Start
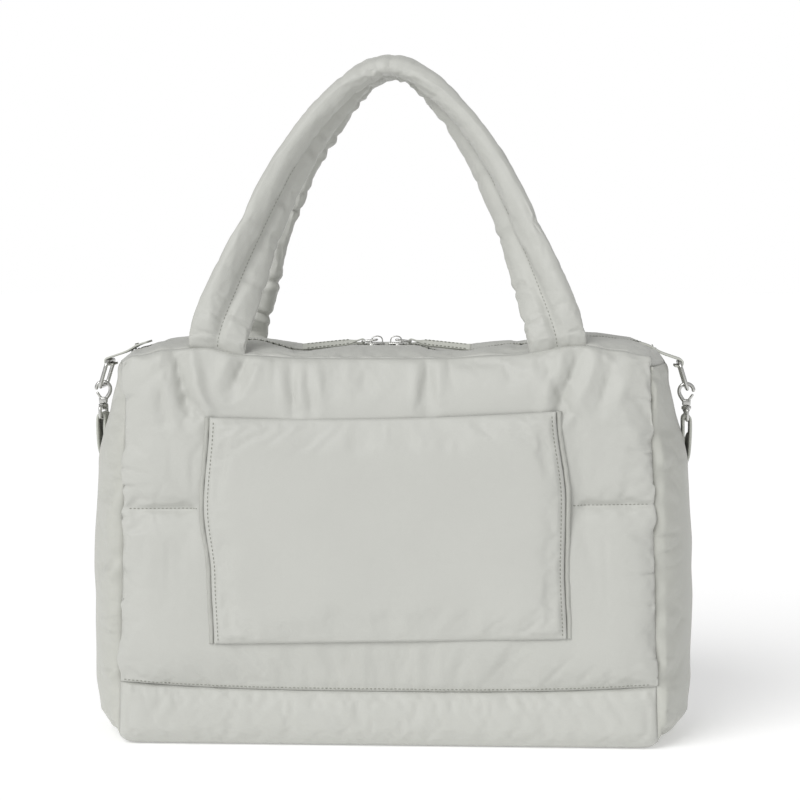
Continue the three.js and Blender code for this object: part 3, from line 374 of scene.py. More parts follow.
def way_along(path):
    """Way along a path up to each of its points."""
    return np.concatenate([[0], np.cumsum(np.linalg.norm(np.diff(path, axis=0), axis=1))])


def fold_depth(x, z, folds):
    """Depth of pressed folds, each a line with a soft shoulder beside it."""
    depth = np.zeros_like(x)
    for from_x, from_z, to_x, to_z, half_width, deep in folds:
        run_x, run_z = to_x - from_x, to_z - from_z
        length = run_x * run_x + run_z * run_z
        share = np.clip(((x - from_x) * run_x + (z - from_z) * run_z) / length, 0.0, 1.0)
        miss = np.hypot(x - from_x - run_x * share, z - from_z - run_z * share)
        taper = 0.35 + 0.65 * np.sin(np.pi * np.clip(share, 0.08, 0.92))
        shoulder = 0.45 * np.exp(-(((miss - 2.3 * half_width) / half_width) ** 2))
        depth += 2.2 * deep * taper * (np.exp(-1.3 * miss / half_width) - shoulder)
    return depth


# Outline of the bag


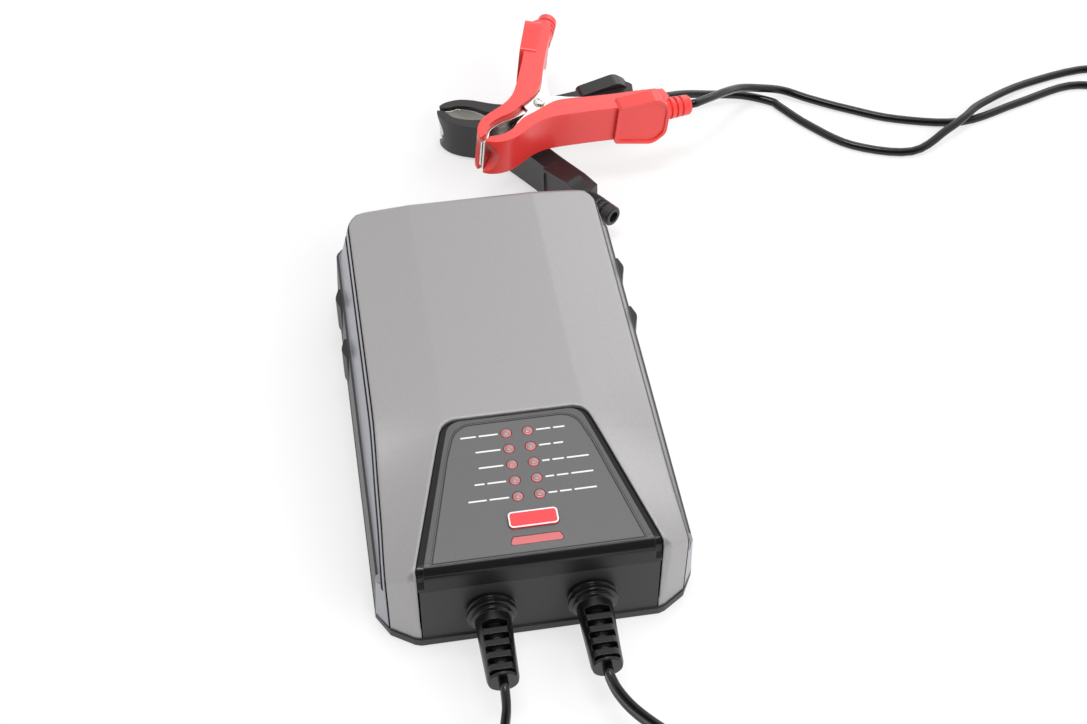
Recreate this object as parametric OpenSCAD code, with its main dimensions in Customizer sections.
End
● WHAT YOU SHOULD DO:
Repeat each of the entries above precisely as given.

● FULL OUTPUT:
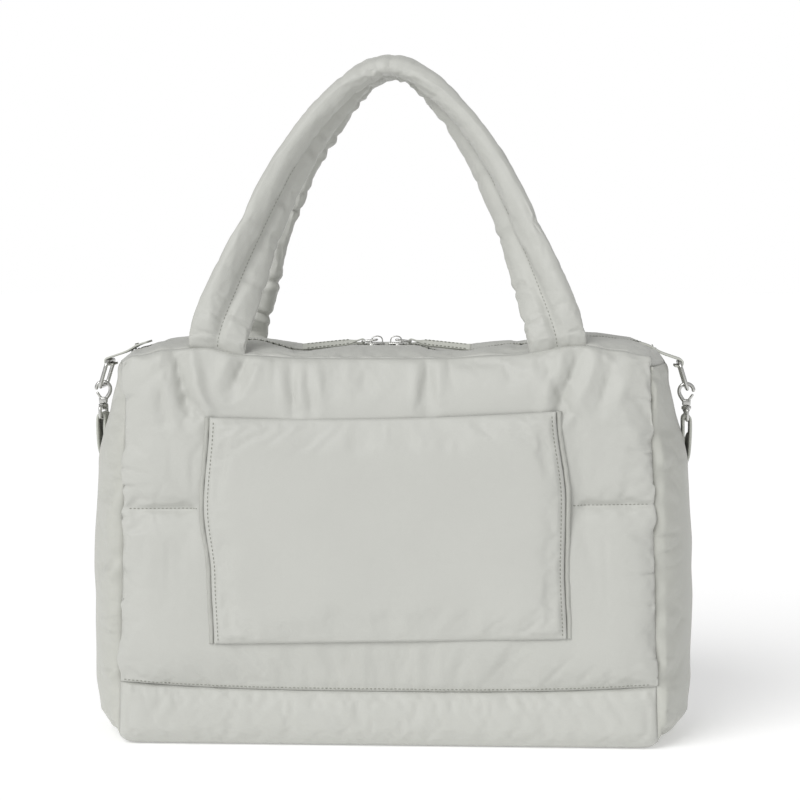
Continue the three.js and Blender code for this object: part 3, from line 374 of scene.py. More parts follow.
def way_along(path):
    """Way along a path up to each of its points."""
    return np.concatenate([[0], np.cumsum(np.linalg.norm(np.diff(path, axis=0), axis=1))])


def fold_depth(x, z, folds):
    """Depth of pressed folds, each a line with a soft shoulder beside it."""
    depth = np.zeros_like(x)
    for from_x, from_z, to_x, to_z, half_width, deep in folds:
        run_x, run_z = to_x - from_x, to_z - from_z
        length = run_x * run_x + run_z * run_z
        share = np.clip(((x - from_x) * run_x + (z - from_z) * run_z) / length, 0.0, 1.0)
        miss = np.hypot(x - from_x - run_x * share, z - from_z - run_z * share)
        taper = 0.35 + 0.65 * np.sin(np.pi * np.clip(share, 0.08, 0.92))
        shoulder = 0.45 * np.exp(-(((miss - 2.3 * half_width) / half_width) ** 2))
        depth += 2.2 * deep * taper * (np.exp(-1.3 * miss / half_width) - shoulder)
    return depth


# Outline of the bag


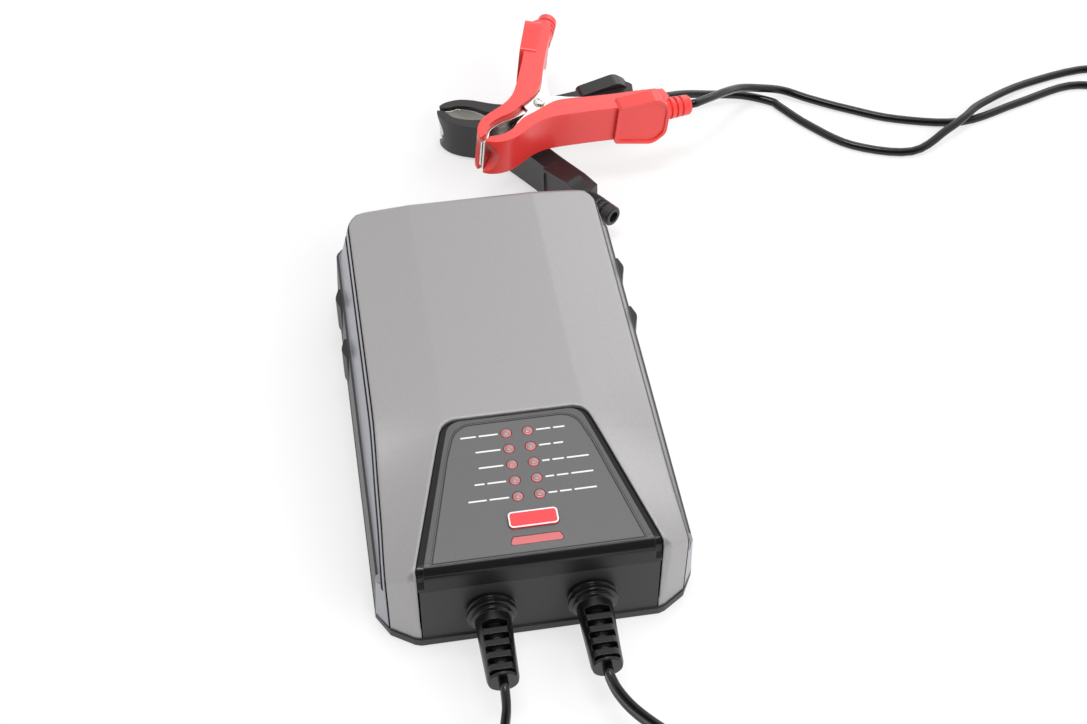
Recreate this object as parametric OpenSCAD code, with its main dimensions in Customizer sections.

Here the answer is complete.